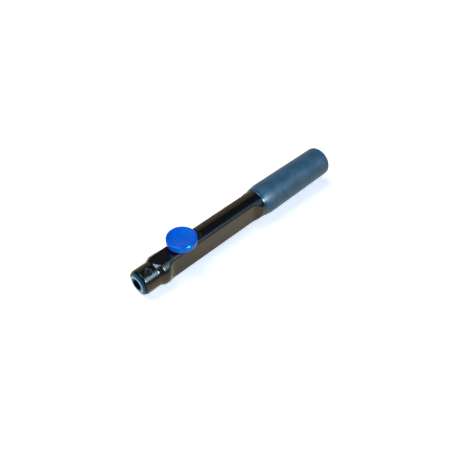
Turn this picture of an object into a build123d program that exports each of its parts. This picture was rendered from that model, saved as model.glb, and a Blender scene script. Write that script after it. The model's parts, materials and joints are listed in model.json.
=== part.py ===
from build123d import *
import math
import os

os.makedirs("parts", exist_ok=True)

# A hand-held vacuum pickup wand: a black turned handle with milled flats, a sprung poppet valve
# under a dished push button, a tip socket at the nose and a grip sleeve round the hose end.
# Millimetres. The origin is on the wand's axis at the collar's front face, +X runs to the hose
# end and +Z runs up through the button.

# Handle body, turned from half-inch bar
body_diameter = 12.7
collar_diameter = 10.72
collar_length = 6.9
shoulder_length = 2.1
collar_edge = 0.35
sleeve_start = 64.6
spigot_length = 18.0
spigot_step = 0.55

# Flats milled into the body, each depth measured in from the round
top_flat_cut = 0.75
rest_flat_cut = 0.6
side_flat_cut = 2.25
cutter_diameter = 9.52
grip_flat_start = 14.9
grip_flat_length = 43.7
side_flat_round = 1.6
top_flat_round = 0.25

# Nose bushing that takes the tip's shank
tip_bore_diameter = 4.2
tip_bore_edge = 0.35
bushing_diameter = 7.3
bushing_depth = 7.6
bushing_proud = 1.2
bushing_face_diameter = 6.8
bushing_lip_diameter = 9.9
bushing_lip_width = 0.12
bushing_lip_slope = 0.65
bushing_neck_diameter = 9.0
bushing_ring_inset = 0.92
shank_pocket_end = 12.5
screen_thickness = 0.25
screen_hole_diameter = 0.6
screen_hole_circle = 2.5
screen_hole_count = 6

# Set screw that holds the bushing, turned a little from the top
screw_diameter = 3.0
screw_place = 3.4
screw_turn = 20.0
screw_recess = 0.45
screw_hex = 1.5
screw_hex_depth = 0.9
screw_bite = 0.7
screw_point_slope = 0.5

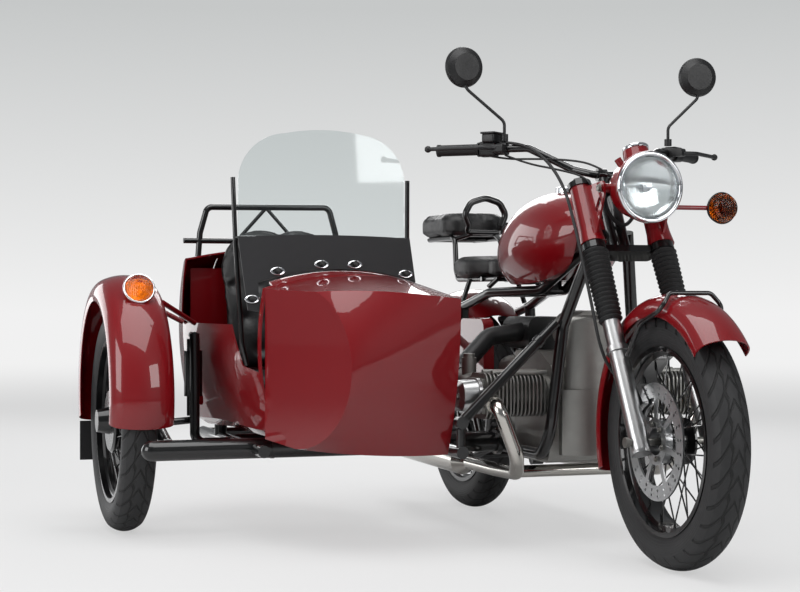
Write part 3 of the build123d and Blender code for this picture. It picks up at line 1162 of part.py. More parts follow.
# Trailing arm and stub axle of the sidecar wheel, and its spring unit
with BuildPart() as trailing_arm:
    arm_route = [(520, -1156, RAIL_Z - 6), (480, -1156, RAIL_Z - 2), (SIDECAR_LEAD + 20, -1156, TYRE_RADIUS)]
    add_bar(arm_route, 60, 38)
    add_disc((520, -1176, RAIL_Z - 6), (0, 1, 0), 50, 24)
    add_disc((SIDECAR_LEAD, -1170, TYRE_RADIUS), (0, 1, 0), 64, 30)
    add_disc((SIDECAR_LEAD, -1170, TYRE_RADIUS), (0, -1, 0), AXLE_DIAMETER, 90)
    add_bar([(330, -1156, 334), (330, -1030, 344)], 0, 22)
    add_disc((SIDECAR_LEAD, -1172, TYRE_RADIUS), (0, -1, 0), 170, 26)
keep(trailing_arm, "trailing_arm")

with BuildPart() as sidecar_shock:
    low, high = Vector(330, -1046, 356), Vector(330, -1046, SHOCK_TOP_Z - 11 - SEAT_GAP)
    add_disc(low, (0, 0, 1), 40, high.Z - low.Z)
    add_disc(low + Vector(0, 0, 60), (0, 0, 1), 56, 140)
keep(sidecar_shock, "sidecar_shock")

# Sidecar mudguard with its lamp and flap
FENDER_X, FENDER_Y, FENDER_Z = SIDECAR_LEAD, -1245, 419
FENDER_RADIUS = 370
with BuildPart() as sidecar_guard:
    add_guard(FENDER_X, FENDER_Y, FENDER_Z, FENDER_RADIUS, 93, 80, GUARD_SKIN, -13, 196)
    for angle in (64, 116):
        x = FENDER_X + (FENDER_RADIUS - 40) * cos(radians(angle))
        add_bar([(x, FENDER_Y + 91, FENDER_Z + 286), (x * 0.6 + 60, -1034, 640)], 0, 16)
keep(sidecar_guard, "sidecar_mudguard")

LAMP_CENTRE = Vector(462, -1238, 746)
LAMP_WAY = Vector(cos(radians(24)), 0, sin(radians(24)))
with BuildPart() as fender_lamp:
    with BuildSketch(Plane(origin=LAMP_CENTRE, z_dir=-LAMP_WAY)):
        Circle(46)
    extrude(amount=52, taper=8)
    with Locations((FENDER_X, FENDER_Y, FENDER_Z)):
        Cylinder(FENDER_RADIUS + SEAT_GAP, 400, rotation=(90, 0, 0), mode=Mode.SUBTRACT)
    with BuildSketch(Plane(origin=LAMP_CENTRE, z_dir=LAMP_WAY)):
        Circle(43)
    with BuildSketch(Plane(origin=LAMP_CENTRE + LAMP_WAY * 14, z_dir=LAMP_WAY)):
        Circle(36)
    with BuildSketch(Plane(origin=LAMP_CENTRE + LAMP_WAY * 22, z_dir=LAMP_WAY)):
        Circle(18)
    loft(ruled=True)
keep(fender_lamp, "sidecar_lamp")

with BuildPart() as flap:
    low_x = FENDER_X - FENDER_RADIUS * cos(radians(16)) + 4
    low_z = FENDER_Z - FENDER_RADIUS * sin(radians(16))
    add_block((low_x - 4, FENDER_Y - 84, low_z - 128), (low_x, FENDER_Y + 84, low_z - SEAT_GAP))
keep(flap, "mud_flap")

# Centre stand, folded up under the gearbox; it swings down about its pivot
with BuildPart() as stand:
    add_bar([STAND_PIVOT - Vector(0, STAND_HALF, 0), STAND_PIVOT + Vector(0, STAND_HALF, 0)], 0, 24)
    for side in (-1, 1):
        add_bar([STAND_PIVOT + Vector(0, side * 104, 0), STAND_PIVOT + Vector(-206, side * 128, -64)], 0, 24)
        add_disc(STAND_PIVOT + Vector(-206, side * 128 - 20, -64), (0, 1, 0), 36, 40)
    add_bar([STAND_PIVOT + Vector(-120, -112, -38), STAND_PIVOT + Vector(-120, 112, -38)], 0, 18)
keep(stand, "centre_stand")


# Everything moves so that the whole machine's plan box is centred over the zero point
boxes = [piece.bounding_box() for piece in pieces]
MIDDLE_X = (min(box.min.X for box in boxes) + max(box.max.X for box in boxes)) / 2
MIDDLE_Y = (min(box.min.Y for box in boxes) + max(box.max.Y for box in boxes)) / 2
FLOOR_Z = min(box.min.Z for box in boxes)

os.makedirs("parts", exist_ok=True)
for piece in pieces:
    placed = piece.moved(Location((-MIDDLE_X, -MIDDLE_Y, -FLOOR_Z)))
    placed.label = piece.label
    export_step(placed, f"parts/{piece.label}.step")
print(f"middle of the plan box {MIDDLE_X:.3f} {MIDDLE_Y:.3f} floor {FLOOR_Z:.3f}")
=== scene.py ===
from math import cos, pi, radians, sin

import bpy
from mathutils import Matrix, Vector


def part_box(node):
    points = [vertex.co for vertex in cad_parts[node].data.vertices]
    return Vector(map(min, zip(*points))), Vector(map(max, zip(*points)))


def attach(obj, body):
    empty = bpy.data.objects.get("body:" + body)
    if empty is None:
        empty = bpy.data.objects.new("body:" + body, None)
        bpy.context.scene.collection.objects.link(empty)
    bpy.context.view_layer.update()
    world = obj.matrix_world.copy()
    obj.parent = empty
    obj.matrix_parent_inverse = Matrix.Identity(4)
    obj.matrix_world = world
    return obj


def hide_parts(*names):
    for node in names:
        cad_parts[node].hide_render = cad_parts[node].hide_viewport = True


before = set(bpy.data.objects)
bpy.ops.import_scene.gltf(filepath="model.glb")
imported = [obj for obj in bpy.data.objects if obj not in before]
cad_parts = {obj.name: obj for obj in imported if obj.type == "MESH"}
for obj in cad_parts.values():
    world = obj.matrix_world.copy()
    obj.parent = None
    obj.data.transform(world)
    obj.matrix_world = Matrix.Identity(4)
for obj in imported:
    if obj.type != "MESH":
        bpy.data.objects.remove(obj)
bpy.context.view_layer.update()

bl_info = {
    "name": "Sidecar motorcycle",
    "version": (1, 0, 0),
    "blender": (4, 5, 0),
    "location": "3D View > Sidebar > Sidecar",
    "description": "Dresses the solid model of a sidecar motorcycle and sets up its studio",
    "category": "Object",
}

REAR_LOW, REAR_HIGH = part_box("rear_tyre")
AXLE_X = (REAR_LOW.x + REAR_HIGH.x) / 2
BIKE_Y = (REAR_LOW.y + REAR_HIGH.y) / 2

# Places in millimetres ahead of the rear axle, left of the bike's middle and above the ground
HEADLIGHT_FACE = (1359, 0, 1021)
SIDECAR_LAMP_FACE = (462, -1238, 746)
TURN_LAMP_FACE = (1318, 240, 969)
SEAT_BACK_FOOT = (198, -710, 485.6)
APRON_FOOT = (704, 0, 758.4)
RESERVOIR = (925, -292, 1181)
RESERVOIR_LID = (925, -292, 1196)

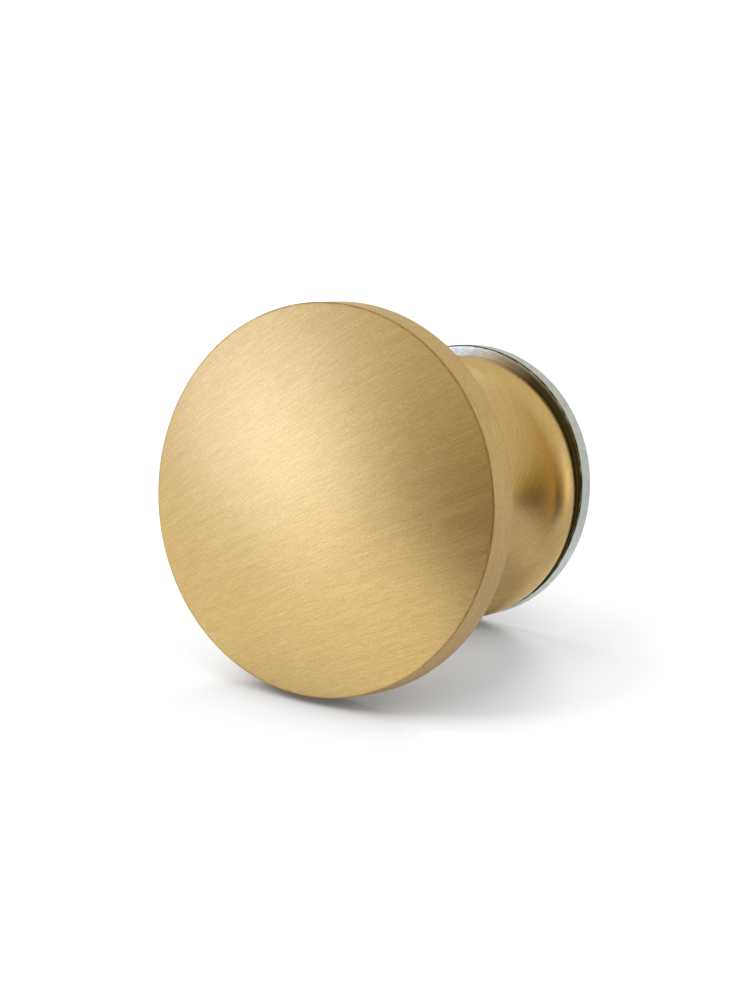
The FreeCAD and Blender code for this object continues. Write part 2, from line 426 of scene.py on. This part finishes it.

━━━

- [The exercise]: Everything from the line containing "# Everything moves" down to the line containing "obj.matrix_parent_inverse = Matrix.Identity(4)" should be retyped exactly, both lines included, and nothing more.

- [Response]:
# Everything moves so that the whole machine's plan box is centred over the zero point
boxes = [piece.bounding_box() for piece in pieces]
MIDDLE_X = (min(box.min.X for box in boxes) + max(box.max.X for box in boxes)) / 2
MIDDLE_Y = (min(box.min.Y for box in boxes) + max(box.max.Y for box in boxes)) / 2
FLOOR_Z = min(box.min.Z for box in boxes)

os.makedirs("parts", exist_ok=True)
for piece in pieces:
    placed = piece.moved(Location((-MIDDLE_X, -MIDDLE_Y, -FLOOR_Z)))
    placed.label = piece.label
    export_step(placed, f"parts/{piece.label}.step")
print(f"middle of the plan box {MIDDLE_X:.3f} {MIDDLE_Y:.3f} floor {FLOOR_Z:.3f}")
=== scene.py ===
from math import cos, pi, radians, sin

import bpy
from mathutils import Matrix, Vector


def part_box(node):
    points = [vertex.co for vertex in cad_parts[node].data.vertices]
    return Vector(map(min, zip(*points))), Vector(map(max, zip(*points)))


def attach(obj, body):
    empty = bpy.data.objects.get("body:" + body)
    if empty is None:
        empty = bpy.data.objects.new("body:" + body, None)
        bpy.context.scene.collection.objects.link(empty)
    bpy.context.view_layer.update()
    world = obj.matrix_world.copy()
    obj.parent = empty
    obj.matrix_parent_inverse = Matrix.Identity(4)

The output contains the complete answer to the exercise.